When I passed by the Captain at the bottom, he pulled me aside.

“Uh, oh”, I thought, “What kind of trouble am I in now?”

“Soldier,” he said to me. “Bravery is overcoming your fear for a heroic purpose. Today you were brave.”

Bravery is overcoming your fears for a heroic purpose. Don Trenholm believes now as he believed then that God made it possible to overcome his fears, and that God has been with him as a follower of the Way of Jesus ever since.

Bravery is overcoming fear for a heroic purpose. Jesus’ heroic purpose was to share the good news that the Kingdom of God was at hand. He risked the consequences of what must have seemed like irrational behavior in order to heal a woman for her sake and for God’s glory. Becoming Kingdom people can be risky.

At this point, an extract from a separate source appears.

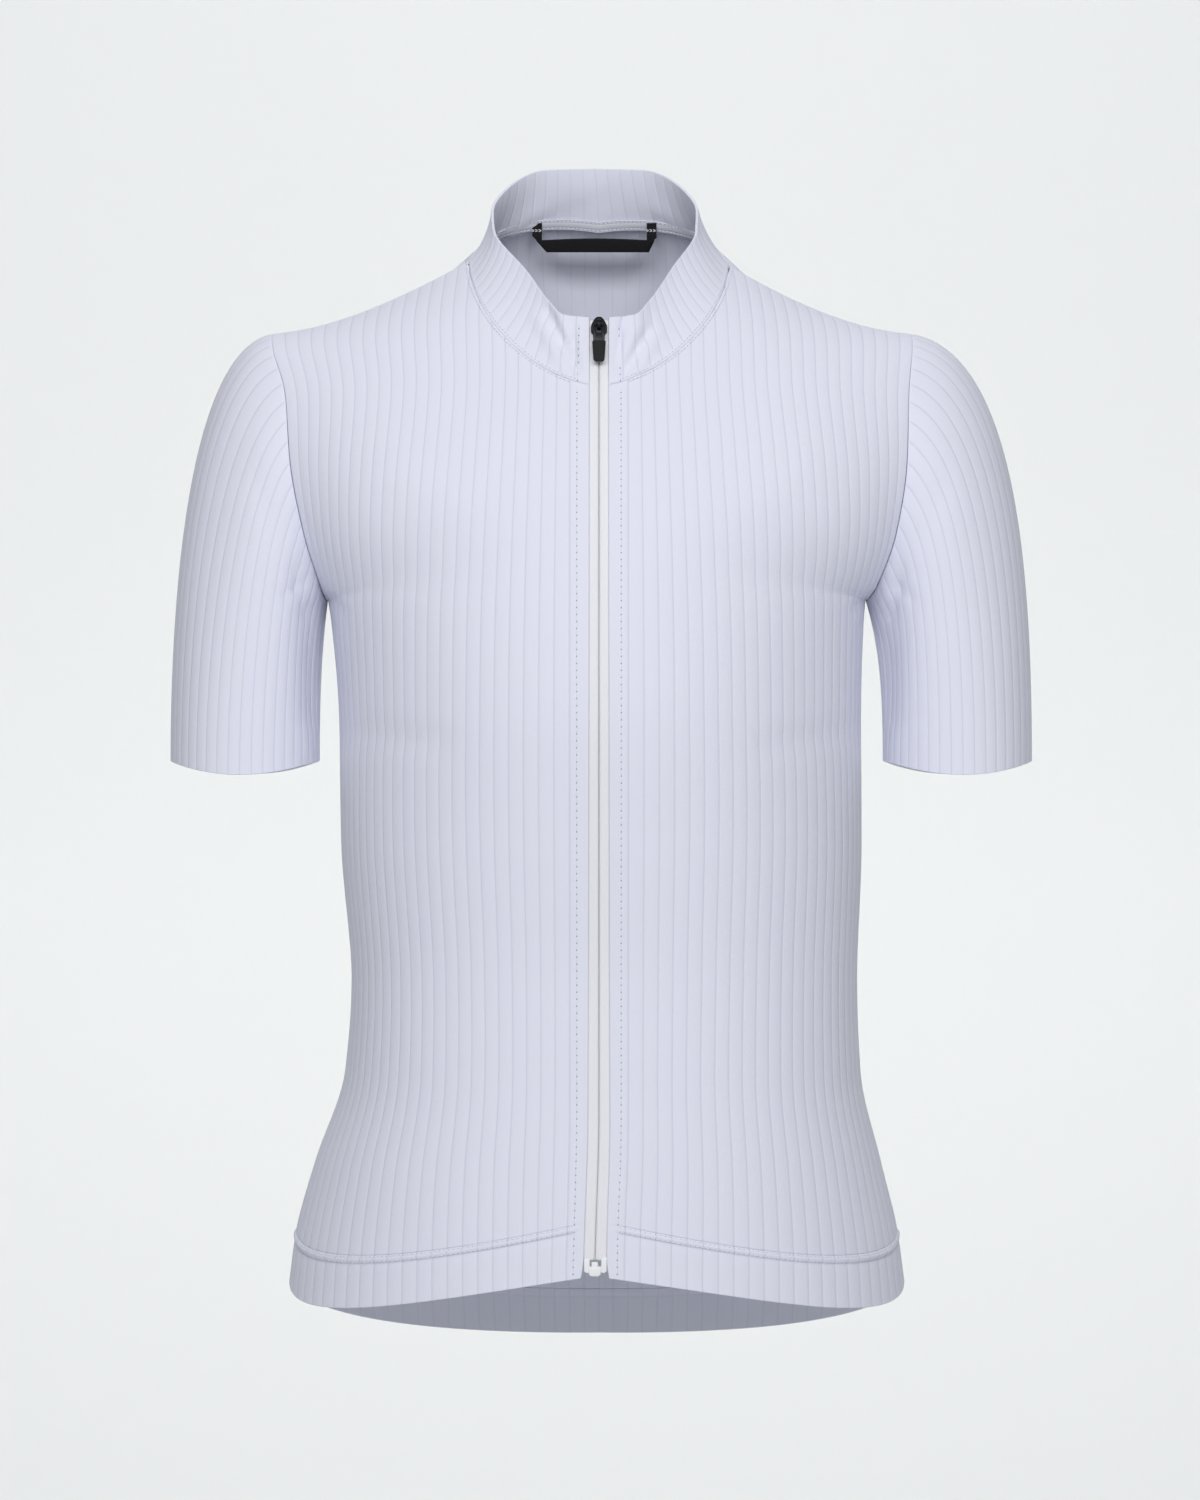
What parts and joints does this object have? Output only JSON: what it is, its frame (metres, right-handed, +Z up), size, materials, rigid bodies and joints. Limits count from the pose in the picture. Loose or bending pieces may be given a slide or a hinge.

We may very well be afraid of a challenge that lies before us. Nevertheless, Jesus invites us to suspend our attachment to the way things have always been in order to respond to what God will yet do. Bravery is overcoming our fear for the sake of God’s kingdom and for God’s glory. When it’s your turn to take that leap of faith for the Kingdom of God, what will you do?

Jesus said: “Enter through the narrow gate; for the gate is wide and the road is easy that leads to destruction, and there are many who take it.For the gate is narrow and the road is hard that leads to life, and there are few who find it.”    

   God is looking for the few and for the brave for such a time as this.